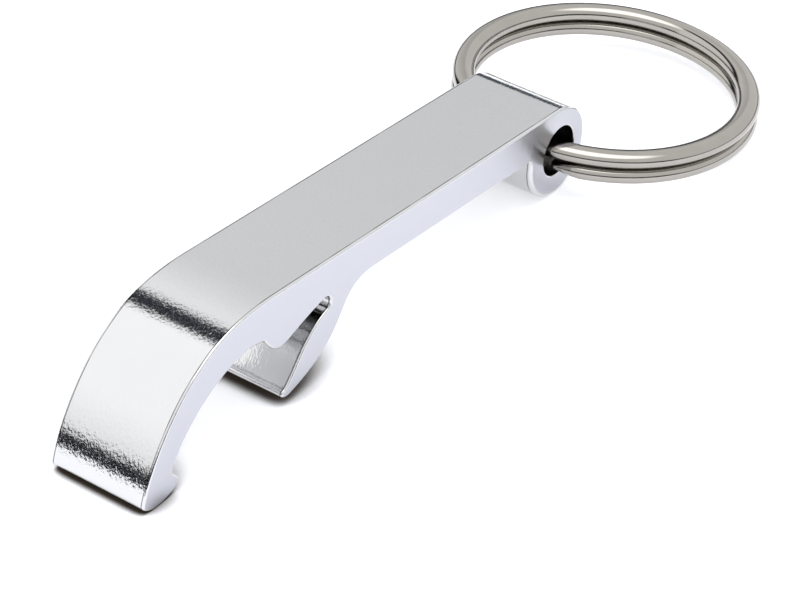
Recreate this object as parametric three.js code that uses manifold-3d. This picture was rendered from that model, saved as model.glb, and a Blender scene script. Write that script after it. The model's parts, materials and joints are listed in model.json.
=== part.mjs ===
// Keychain bottle opener: one extruded aluminium opener and the steel split ring
// that swings in its eyelet. Millimetres, +Z up.
//
// The opener is drawn on its side in a blade frame: x runs from the hook's tip towards
// the eyelet, z = 0 is the blade's flat top and the blade's width lies along y. The blade
// frame is then tilted so that the hook's tip and the eyelet's lobe stand on z = 0.
import * as THREE from 'three';
import { mergeVertices } from 'three/addons/utils/BufferGeometryUtils.js';
import Module from 'manifold-3d';

const wasm = await Module();
wasm.setup();

// Opener
const WIDTH = 10;
const BLADE_THICKNESS = 3.75;
const EDGE_BREAK = 0.2;
const EDGE_BREAK_STEPS = 2;
const CURVE_STEPS = 11;
const HOOK_TOP_END = 16.3;
const TOP_END = 58.7;
const LIFTER_ROOT = 30.3;
const TIP_START = [-0.2, -12.55];
const SLOT_END = { x: 23.4, z: -4.45, radius: 0.75, from: -60, to: 113 };

// Eyelet: a round lobe, and a cross bore a little nearer to its outer end
const LOBE = { x: 59.2, z: -4.8, radius: 4.5, from: 60 };
const LOBE_FILLET = 1;
const BORE_X = 59.65;
const BORE_Z = -4.85;
const BORE_RADIUS = 2.5;
const DISH_RADIUS = 5.8;
const DISH_DEPTH = 0.25;
const BORE_SIDES = 64;

// Split ring: one wire wound in two turns
const RING_DIAMETER = 30;
const WIRE_RADIAL = 2.2;
const WIRE_AXIAL = 1.56;
const WIRE_CORNER = 0.6;
const TURN_PITCH = 1.64;
const WIRE_START = 198;
const WIRE_SWEEP = 694;
const CROSSOVER_START = 532;
const CROSSOVER_END = 556;
const STEPS_PER_TURN = 80;

// How the ring lies in the eyelet's clearance: turned and rocked a little sideways, low in
// the bore, its far side raised a little from the blade's own slope
const RING_YAW = -6;
const RING_ROCK = 1.7;
const RING_RISE = 1;
const RING_INSET = 0.65;
const RING_DROP = 0.3;

const radians = THREE.MathUtils.degToRad;

function onCircle(circle, degrees) {
  const angle = radians(degrees);
  return [circle.x + circle.radius * Math.cos(angle), circle.z + circle.radius * Math.sin(angle)];
}

// The side view of the opener, as one closed outline.
function openerOutline() {
  const outline = new THREE.Shape();
  const curve = (a, b, end) => outline.bezierCurveTo(...a, ...b, ...end);
  const bend = (a, end) => outline.quadraticCurveTo(...a, ...end);
  outline.moveTo(...TIP_START);

  // the hook's outer face and the flat top
  curve([0.45, -9.6], [3.1, -5], [6.08, -2.95]);
  curve([7.39, -2.05], [9.48, 0], [HOOK_TOP_END, 0]);
  outline.lineTo(TOP_END, 0);

  // the lobe round the eyelet, with a fillet where it meets the underside; the top's end
  // turns down on to the lobe along their tangents
  const [startX, startZ] = onCircle(LOBE, LOBE.from);
  bend([startX + startZ * Math.tan(radians(LOBE.from)), 0], [startX, startZ]);
  const filletReach = LOBE.radius + LOBE_FILLET;
  const filletZ = -BLADE_THICKNESS - LOBE_FILLET;
  const filletX = LOBE.x - Math.sqrt(filletReach ** 2 - (filletZ - LOBE.z) ** 2);
  const lobeEnd = Math.atan2(filletZ - LOBE.z, filletX - LOBE.x);
  outline.absarc(LOBE.x, LOBE.z, LOBE.radius, radians(LOBE.from), lobeEnd, true);
  outline.absarc(filletX, filletZ, LOBE_FILLET, lobeEnd + Math.PI, Math.PI / 2, false);

  // the underside and the lifter that hangs from it
  outline.lineTo(LIFTER_ROOT, -BLADE_THICKNESS);
  curve([24.45, -BLADE_THICKNESS], [27.89, -8.42], [19.2, -11.3]);
  curve([18.5, -11.6], [17.7, -11.35], [17.88, -10.9]);
  curve([17.92, -10.78], [18, -10.74], [18.15, -10.65]);

  // the slot above the lifter
  curve([19.6, -9.7], [20.6, -6.3], onCircle(SLOT_END, SLOT_END.from));
  outline.absarc(
    SLOT_END.x, SLOT_END.z, SLOT_END.radius, radians(SLOT_END.from), radians(SLOT_END.to), false);
  curve([20.38, -4.51], [18.3, -5.7], [17.53, -5.74]);

  // the bump and the notch that bear on a cap's top
  curve([16.49, -5.79], [16.12, -5.41], [15.2, -4.27]);
  bend([14.95, -3.92], [14.5, -3.93]);

  // the hook's inner face, its notch and its tooth
  curve([10.9, -3.05], [5.05, -7], [3.5, -10.8]);
  bend([3.4, -11.15], [3.7, -11.45]);
  outline.lineTo(4.05, -11.78);
  bend([4.35, -12.05], [4.25, -12.35]);

  // the hook's rounded tip
  curve([3.85, -13.3], [1.6, -13.76], [0.85, -13.55]);
  curve([0.2, -13.4], [-0.32, -13.1], TIP_START);
  return outline;
}

function toSolid(geometry) {
  geometry.deleteAttribute('normal');
  geometry.deleteAttribute('uv');
  const merged = mergeVertices(geometry, 1e-5);
  return new wasm.Manifold(new wasm.Mesh({
    numProp: 3,
    vertProperties: merged.attributes.position.array,
    triVerts: new Uint32Array(merged.index.array),
  }));
}

function toGeometry(solid) {
  const mesh = solid.getMesh();
  const geometry = new THREE.BufferGeometry();
  geometry.setAttribute('position', new THREE.BufferAttribute(mesh.vertProperties, 3));
  geometry.setIndex(new THREE.BufferAttribute(mesh.triVerts, 1));
  geometry.computeVertexNormals();
  return geometry;
}

// A cutter for the eyelet: the bore, opening at both faces into a shallow dish.
function eyeletCutter() {
  const face = WIDTH / 2;
  const dishSlope = (DISH_RADIUS - BORE_RADIUS) / DISH_DEPTH;
  const beyond = 0.3;
  const outside = [DISH_RADIUS + beyond * dishSlope, face + beyond];
  const bottom = [BORE_RADIUS, face - DISH_DEPTH];
  const profile = [
    [0, -outside[1]],
    [outside[0], -outside[1]],
    [bottom[0], -bottom[1]],
    bottom,
    outside,
    [0, outside[1]],
  ];
  const cutter = new THREE.LatheGeometry(profile.map((p) => new THREE.Vector2(...p)), BORE_SIDES);
  cutter.translate(BORE_X, 0, BORE_Z);
  return cutter;
}

function openerBody() {
  const blank = new THREE.ExtrudeGeometry(openerOutline(), {
    depth: WIDTH - 2 * EDGE_BREAK,
    curveSegments: CURVE_STEPS,
    bevelThickness: EDGE_BREAK,
    bevelSize: EDGE_BREAK,
    bevelOffset: -EDGE_BREAK,
    bevelSegments: EDGE_BREAK_STEPS,
  });
  blank.rotateX(Math.PI / 2);
  blank.translate(0, WIDTH / 2 - EDGE_BREAK, 0);
  const geometry = toGeometry(toSolid(blank).subtract(toSolid(eyeletCutter())));
  const aluminium = new THREE.MeshStandardMaterial({ color: 0xcfd1d6, roughness: 0.3, metalness: 1 });
  const mesh = new THREE.Mesh(geometry, aluminium);
  mesh.name = 'opener_body';
  return mesh;
}

// The split ring's wire: a lower turn, a crossover, and an upper turn, round the z axis.
class RingWire extends THREE.Curve {
  constructor() {
    super();
    this.radius = (RING_DIAMETER - WIRE_RADIAL) / 2;
  }

  angle(t) {
    return WIRE_START + WIRE_SWEEP * t;
  }

  getPoint(t) {
    const degrees = this.angle(t);
    const climb = THREE.MathUtils.smoothstep(degrees, CROSSOVER_START, CROSSOVER_END) - 0.5;
    const a = radians(degrees);
    return new THREE.Vector3(
      this.radius * Math.cos(a), this.radius * Math.sin(a), climb * TURN_PITCH);
  }

  // The wire's section stays square to the ring's plane all the way round.
  computeFrenetFrames(segments) {
    const frames = { tangents: [], normals: [], binormals: [] };
    for (let i = 0; i <= segments; i += 1) {
      const t = this.getUtoTmapping(i / segments);
      const a = radians(this.angle(t));
      const inward = new THREE.Vector3(-Math.cos(a), -Math.sin(a), 0);
      const tangent = this.getTangent(t);
      frames.tangents.push(tangent);
      frames.normals.push(new THREE.Vector3().crossVectors(inward, tangent).normalize());
      frames.binormals.push(inward);
    }
    return frames;
  }
}

function wireSection() {
  const halfAxial = WIRE_AXIAL / 2;
  const halfRadial = WIRE_RADIAL / 2;
  const section = new THREE.Shape();
  const corners = [[1, 1, 0], [-1, 1, 90], [-1, -1, 180], [1, -1, 270]];
  for (const [sx, sy, start] of corners) {
    const x = sx * (halfAxial - WIRE_CORNER);
    const y = sy * (halfRadial - WIRE_CORNER);
    section.absarc(x, y, WIRE_CORNER, radians(start), radians(start + 90), false);
  }
  return section;
}

function splitRing() {
  const geometry = new THREE.ExtrudeGeometry(wireSection(), {
    extrudePath: new RingWire(),
    steps: Math.round(STEPS_PER_TURN * WIRE_SWEEP / 360),
    curveSegments: 1,
  });
  const nickel = new THREE.MeshStandardMaterial({ color: 0xb9b4ac, roughness: 0.15, metalness: 1 });
  const mesh = new THREE.Mesh(geometry, nickel);
  mesh.name = 'split_ring';
  mesh.position.set((RING_DIAMETER - WIRE_RADIAL) / 2 - RING_INSET, 0, -RING_DROP);
  mesh.rotation.x = radians(RING_ROCK);
  const hung = new THREE.Group();
  hung.add(mesh);
  hung.rotation.set(0, -radians(RING_RISE), radians(RING_YAW));
  hung.position.set(BORE_X, 0, BORE_Z);
  return hung;
}

// The tilt at which a line under the hook's tip is also tangent to the lobe.
function standingTilt() {
  const slopes = openerOutline().getPoints(CURVE_STEPS)
    .filter((p) => p.x < LIFTER_ROOT / 2)
    .map((p) => {
      const reach = Math.hypot(LOBE.x - p.x, LOBE.z - p.y);
      return Math.atan2(LOBE.z - p.y, LOBE.x - p.x) - Math.asin(LOBE.radius / reach);
    });
  return Math.max(...slopes);
}

const blade = new THREE.Group();
blade.add(openerBody(), splitRing());
blade.rotation.y = standingTilt();

// The origin is the middle of the assembly's footprint, on the surface it stands on.
const group = new THREE.Group();
group.add(blade);
group.updateMatrixWorld(true);
const extent = new THREE.Box3().setFromObject(group, true);
const middle = extent.getCenter(new THREE.Vector3());
blade.position.set(-middle.x, -middle.y, -extent.min.z);

export default group;
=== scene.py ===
import json
import math

import bmesh
import bpy
import numpy as np
from mathutils import Matrix, Vector
from mathutils.geometry import delaunay_2d_cdt


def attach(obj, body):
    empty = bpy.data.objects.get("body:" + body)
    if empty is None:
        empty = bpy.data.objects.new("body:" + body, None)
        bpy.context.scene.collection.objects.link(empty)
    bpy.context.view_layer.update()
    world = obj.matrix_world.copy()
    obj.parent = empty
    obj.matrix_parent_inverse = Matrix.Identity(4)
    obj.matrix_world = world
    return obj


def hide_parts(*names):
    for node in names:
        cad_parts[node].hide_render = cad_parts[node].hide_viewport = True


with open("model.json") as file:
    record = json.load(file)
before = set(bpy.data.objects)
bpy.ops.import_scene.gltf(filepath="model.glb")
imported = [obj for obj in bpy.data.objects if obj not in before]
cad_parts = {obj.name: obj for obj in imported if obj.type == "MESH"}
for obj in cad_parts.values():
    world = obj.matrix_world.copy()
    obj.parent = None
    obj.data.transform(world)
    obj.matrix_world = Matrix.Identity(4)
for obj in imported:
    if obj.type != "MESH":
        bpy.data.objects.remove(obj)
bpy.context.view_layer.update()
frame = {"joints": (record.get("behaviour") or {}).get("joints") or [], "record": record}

# Shapes are worked out in millimetres and stored in metres.
MM = 0.001

# The opener's side view, in the blade frame: x runs from the hook's tip towards the
# eyelet, z = 0 is the blade's flat top and the width lies along y. Angles are in degrees.
WIDTH = 10.0
BLADE_THICKNESS = 3.75
HOOK_TOP_END = 16.3
TOP_END = 58.7
LIFTER_ROOT = 30.3
TIP_START = (-0.2, -12.55)
SLOT_END, SLOT_RADIUS, SLOT_FROM, SLOT_TO = (23.4, -4.45), 0.75, -60, 113
LOBE, LOBE_RADIUS, LOBE_FROM, LOBE_FILLET = (59.2, -4.8), 4.5, 60, 1.0

# The eyelet's cross bore, with a rounded mouth and a shallow dish round each mouth
BORE, BORE_RADIUS, MOUTH_ROUND = (59.65, -4.85), 2.5, 0.16
DISH_RADIUS, DISH_DEPTH, DISH_POWER = 5.8, 0.25, 1.5

# The tumbled edges. The lobe's rounding is wider, and sets in over these spans along x and
# down from the top. No edge takes more than a share of its corner's own radius.
EDGE_ROUND, LOBE_EDGE_ROUND = 0.2, 0.42
LOBE_EDGE_ALONG = (LOBE[0] - LOBE_RADIUS - 2, LOBE[0] - LOBE_RADIUS + 0.5)
LOBE_EDGE_DOWN = (BLADE_THICKNESS - 2.5, BLADE_THICKNESS + 1)
EDGE_SHARE_OF_CORNER = 0.65
EDGE_SMOOTHINGS = 6

# How finely the opener's mesh follows its outline, edges, width and dishes. The skin has
# an extra row EDGE_LINE inside its border, for the painted dark reflection line along the edge.
STRAIGHT_STEP = 0.5
CURVED_STEP = 0.16
TURN_STEP = math.radians(4)
OUTLINE_SAMPLES = 128
EDGE_STEPS = 6
EDGE_LINE = 0.14
ACROSS_STEPS = 8
BORE_SIDES = 128
DISH_RING_START, DISH_RING_GAP, DISH_RING_SPILL = 0.2, 0.24, 0.3
DISH_POINT_GAP, DISH_POINT_CLEARANCE = 0.3, 0.14

# What the side_face attribute says of a vertex: on the skin, an edge or a flat side
ON_SKIN, ON_EDGE, ON_SIDE = 0, 0.5, 1

# The split ring: one wire wound in two turns round its local z axis, in degrees
RING_DIAMETER = 30.0
WIRE_RADIAL, WIRE_AXIAL = 2.2, 1.6
WIRE_SQUARENESS = 2.15
TURN_PITCH = 1.64
WIRE_START, WIRE_SWEEP = 198, 694
CROSSOVER_START, CROSSOVER_END = 532, 556
WIRE_STEPS_PER_TURN = 360
WIRE_SIDES = 56
END_TAPER, END_HEIGHT, END_WIDTH, END_NOSE = 3.2, 0.5, 0.6, 0.25
NOSE_STEPS = 8
WIRE_LOOP_RADIUS = (RING_DIAMETER - WIRE_RADIAL) / 2

# How the ring lies in the eyelet's clearance
RING_YAW, RING_ROCK, RING_RISE = -6, 1.7, 1
RING_INSET, RING_DROP = 0.65, 0.3


def smoothstep(value, low, high):
    t = np.clip((value - low) / (high - low), 0, 1)
    return t * t * (3 - 2 * t)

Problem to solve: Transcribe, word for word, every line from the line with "it stands on." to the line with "if empty is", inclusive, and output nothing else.

Output of the exercise:
// The origin is the middle of the assembly's footprint, on the surface it stands on.
const group = new THREE.Group();
group.add(blade);
group.updateMatrixWorld(true);
const extent = new THREE.Box3().setFromObject(group, true);
const middle = extent.getCenter(new THREE.Vector3());
blade.position.set(-middle.x, -middle.y, -extent.min.z);

export default group;
=== scene.py ===
import json
import math

import bmesh
import bpy
import numpy as np
from mathutils import Matrix, Vector
from mathutils.geometry import delaunay_2d_cdt


def attach(obj, body):
    empty = bpy.data.objects.get("body:" + body)
    if empty is None:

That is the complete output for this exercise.